** start RECORDS PROVIDED **

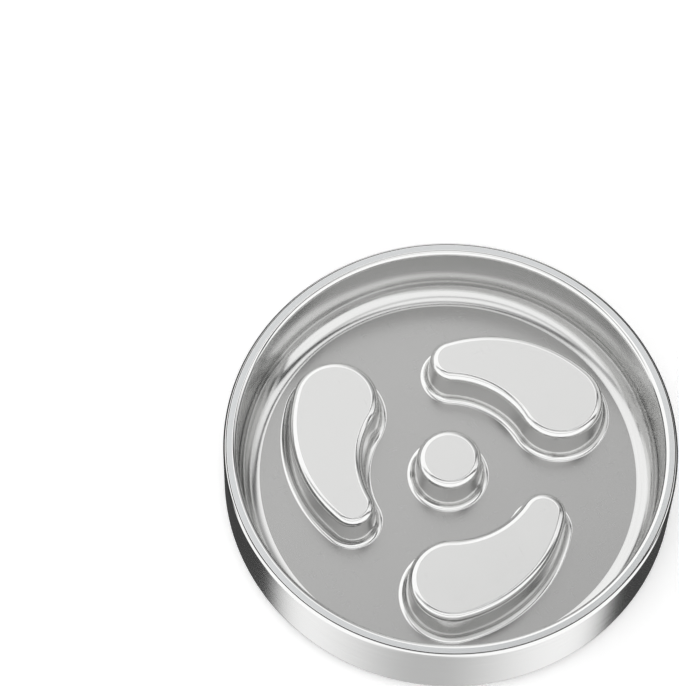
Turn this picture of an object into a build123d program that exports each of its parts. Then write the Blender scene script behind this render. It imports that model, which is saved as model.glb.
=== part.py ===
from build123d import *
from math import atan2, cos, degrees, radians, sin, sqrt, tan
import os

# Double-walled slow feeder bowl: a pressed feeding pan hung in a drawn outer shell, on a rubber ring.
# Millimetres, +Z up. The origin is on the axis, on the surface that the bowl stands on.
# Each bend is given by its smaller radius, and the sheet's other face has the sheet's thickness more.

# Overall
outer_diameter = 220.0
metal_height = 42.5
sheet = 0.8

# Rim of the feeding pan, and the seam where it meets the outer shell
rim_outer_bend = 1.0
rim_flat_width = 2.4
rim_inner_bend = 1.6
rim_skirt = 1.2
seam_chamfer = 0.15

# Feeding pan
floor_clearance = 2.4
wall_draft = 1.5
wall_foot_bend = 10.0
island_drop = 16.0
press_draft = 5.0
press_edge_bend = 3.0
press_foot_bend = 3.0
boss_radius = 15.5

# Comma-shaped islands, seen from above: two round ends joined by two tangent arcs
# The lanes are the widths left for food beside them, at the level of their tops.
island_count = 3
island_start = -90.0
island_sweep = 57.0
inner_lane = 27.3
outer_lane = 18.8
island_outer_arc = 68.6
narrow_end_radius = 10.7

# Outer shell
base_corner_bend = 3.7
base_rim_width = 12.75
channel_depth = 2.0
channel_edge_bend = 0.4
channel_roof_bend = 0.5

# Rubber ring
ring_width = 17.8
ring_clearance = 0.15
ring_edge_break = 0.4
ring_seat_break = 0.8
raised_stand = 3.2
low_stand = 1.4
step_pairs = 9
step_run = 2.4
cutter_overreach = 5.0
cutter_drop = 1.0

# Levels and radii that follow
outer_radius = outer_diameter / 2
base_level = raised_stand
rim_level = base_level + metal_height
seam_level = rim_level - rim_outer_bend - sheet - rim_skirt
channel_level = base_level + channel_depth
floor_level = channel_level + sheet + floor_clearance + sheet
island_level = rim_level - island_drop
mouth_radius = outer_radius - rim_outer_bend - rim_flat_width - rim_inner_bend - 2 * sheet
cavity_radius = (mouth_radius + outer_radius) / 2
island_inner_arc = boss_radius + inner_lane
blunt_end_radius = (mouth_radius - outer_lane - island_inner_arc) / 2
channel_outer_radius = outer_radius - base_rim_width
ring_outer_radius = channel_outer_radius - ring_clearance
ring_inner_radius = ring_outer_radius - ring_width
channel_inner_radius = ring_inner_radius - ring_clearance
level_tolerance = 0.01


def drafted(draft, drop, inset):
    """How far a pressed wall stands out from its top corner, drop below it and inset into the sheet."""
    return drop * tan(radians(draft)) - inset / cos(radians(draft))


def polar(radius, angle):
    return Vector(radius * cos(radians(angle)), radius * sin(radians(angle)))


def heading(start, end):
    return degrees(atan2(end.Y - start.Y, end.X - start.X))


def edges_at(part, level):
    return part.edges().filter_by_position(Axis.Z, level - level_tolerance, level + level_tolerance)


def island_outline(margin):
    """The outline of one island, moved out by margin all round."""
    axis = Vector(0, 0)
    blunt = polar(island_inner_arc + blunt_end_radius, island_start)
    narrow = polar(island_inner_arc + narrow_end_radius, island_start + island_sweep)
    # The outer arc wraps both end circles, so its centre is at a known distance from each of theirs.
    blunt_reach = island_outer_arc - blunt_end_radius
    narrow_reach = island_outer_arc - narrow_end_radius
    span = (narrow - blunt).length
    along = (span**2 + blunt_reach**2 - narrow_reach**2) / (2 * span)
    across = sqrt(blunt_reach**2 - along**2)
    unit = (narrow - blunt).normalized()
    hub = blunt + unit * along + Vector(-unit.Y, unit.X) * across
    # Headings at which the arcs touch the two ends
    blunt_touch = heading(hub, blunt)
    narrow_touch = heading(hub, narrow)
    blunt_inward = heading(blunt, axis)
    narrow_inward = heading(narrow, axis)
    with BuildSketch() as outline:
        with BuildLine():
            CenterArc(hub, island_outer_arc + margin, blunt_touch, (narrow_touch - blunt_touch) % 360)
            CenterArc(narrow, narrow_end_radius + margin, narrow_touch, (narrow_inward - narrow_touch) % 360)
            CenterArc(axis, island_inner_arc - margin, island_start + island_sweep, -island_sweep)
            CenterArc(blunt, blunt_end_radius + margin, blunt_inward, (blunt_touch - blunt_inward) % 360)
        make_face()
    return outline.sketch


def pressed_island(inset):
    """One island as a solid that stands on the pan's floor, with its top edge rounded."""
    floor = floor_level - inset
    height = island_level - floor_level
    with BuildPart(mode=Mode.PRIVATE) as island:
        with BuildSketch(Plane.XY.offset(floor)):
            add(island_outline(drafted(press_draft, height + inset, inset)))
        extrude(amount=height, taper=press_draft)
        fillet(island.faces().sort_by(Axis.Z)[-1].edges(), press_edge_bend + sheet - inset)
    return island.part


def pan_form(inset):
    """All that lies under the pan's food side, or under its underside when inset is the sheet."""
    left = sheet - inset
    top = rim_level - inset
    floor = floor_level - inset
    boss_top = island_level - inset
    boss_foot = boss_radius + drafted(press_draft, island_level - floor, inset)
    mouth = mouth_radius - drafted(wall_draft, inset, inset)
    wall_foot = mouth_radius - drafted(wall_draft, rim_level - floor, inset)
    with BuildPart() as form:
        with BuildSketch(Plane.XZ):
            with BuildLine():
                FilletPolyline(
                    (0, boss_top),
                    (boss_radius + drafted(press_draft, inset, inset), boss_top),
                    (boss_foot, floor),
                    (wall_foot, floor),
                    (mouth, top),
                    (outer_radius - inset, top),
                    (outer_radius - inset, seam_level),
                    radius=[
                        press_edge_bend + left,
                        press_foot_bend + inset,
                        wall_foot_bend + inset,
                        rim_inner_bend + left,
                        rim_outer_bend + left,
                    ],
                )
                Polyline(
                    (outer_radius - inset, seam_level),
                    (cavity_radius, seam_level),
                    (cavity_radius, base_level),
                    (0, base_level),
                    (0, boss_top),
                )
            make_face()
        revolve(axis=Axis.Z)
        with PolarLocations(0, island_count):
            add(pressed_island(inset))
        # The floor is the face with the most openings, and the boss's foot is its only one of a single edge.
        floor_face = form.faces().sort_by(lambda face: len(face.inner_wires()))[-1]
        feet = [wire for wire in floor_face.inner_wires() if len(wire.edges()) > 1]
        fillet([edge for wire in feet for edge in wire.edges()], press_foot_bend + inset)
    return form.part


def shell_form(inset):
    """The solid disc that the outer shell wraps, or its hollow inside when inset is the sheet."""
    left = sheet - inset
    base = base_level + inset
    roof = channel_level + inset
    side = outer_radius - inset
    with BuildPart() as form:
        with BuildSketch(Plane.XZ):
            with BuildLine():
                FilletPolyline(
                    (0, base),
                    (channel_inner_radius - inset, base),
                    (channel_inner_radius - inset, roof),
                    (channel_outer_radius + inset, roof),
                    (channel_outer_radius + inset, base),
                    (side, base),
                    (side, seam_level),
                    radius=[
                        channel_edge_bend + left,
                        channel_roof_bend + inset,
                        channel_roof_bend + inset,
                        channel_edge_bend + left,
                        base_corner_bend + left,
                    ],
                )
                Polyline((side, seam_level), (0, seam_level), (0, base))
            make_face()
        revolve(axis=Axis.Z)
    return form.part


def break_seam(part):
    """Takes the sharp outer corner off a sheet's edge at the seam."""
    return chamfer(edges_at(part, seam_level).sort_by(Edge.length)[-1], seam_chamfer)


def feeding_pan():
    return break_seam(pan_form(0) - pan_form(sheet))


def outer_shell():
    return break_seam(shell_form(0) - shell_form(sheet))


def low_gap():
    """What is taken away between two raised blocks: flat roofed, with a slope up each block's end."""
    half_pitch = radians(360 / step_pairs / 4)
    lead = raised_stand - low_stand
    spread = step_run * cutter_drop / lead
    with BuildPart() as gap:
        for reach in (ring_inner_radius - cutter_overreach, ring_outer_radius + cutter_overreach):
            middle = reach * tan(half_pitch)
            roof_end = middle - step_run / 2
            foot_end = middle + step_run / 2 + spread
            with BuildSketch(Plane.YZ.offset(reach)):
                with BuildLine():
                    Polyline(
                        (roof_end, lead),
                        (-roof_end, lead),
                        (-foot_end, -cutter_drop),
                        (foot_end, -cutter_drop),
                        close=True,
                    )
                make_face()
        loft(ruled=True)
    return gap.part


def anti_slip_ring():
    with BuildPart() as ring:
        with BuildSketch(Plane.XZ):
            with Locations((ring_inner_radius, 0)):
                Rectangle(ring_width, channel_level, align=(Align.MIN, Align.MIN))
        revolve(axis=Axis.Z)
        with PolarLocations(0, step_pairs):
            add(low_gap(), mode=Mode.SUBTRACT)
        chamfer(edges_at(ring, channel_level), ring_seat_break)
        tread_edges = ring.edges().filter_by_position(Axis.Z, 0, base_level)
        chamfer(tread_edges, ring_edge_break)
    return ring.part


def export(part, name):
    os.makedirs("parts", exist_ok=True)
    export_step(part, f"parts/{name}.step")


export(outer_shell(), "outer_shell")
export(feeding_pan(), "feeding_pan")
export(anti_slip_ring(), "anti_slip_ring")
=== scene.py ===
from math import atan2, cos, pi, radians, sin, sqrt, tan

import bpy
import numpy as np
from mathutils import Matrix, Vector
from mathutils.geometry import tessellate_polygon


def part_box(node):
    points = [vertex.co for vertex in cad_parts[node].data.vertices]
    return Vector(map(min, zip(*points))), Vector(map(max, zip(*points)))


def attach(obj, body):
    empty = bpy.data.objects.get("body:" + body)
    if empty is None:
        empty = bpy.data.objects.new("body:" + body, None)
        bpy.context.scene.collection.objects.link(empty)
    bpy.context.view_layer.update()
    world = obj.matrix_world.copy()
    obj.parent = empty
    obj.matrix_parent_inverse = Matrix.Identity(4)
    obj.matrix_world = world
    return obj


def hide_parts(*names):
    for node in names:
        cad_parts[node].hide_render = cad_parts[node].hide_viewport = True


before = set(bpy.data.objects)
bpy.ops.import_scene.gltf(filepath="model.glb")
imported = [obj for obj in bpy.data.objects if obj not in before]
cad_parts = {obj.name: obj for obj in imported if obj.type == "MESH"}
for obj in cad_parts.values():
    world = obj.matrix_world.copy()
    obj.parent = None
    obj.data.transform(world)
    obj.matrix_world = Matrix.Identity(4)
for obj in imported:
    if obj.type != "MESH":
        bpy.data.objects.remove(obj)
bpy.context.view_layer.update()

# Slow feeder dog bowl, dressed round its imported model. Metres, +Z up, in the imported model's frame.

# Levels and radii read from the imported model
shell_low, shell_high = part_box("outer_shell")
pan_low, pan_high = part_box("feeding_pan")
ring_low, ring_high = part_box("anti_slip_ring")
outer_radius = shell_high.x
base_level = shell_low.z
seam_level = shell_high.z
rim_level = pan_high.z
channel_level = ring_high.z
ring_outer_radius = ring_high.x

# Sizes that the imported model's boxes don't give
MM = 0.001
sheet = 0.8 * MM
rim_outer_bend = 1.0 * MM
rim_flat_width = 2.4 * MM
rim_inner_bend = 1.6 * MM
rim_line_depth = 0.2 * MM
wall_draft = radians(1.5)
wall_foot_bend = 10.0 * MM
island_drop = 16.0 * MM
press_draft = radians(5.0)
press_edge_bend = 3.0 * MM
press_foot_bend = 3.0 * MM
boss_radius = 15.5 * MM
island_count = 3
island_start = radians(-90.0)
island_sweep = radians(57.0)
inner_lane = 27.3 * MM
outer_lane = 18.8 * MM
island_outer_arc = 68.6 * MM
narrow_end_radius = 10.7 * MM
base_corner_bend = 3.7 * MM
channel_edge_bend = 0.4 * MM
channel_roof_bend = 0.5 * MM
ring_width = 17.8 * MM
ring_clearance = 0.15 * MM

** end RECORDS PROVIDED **
** start RECORDS PROVIDED **

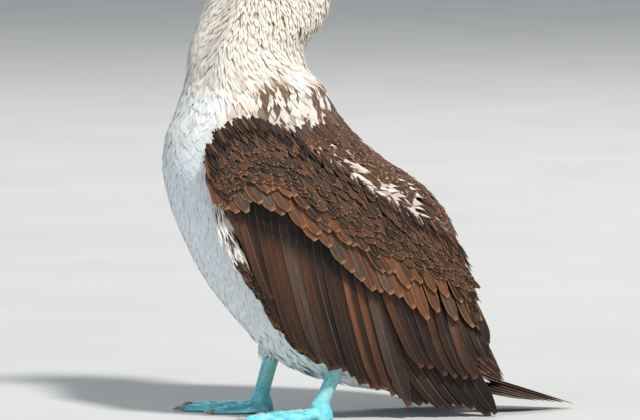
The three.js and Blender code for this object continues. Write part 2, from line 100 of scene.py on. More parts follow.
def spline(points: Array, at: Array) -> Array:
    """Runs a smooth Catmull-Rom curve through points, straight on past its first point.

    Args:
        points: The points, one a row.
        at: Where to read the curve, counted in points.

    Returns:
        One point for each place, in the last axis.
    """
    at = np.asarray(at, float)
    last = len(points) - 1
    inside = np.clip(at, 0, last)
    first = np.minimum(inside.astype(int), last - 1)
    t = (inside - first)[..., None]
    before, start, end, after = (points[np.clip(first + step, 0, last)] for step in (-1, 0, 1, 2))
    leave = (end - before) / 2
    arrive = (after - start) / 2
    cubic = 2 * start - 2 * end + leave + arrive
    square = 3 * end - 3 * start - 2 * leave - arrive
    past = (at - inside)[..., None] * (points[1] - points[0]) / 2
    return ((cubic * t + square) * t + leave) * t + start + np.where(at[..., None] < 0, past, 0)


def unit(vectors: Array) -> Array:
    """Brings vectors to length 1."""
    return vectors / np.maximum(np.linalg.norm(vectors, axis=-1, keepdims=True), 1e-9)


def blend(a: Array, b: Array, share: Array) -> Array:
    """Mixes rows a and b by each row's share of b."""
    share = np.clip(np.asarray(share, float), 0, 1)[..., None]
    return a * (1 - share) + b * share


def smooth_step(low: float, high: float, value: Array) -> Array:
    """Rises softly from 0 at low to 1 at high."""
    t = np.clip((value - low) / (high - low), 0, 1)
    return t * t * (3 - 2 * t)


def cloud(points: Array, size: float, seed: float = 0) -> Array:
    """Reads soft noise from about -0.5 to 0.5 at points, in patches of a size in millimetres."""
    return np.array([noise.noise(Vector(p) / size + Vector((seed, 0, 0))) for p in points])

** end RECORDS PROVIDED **

> _EXERCISE BRIEF_
Extract the lines from the line with "return ring.part" to the line with "points = [vertex.co", inclusive, reproducing them exactly and leaving out every other line.

> _TASK ANSWER_
    return ring.part


def export(part, name):
    os.makedirs("parts", exist_ok=True)
    export_step(part, f"parts/{name}.step")


export(outer_shell(), "outer_shell")
export(feeding_pan(), "feeding_pan")
export(anti_slip_ring(), "anti_slip_ring")
=== scene.py ===
from math import atan2, cos, pi, radians, sin, sqrt, tan

import bpy
import numpy as np
from mathutils import Matrix, Vector
from mathutils.geometry import tessellate_polygon


def part_box(node):
    points = [vertex.co for vertex in cad_parts[node].data.vertices]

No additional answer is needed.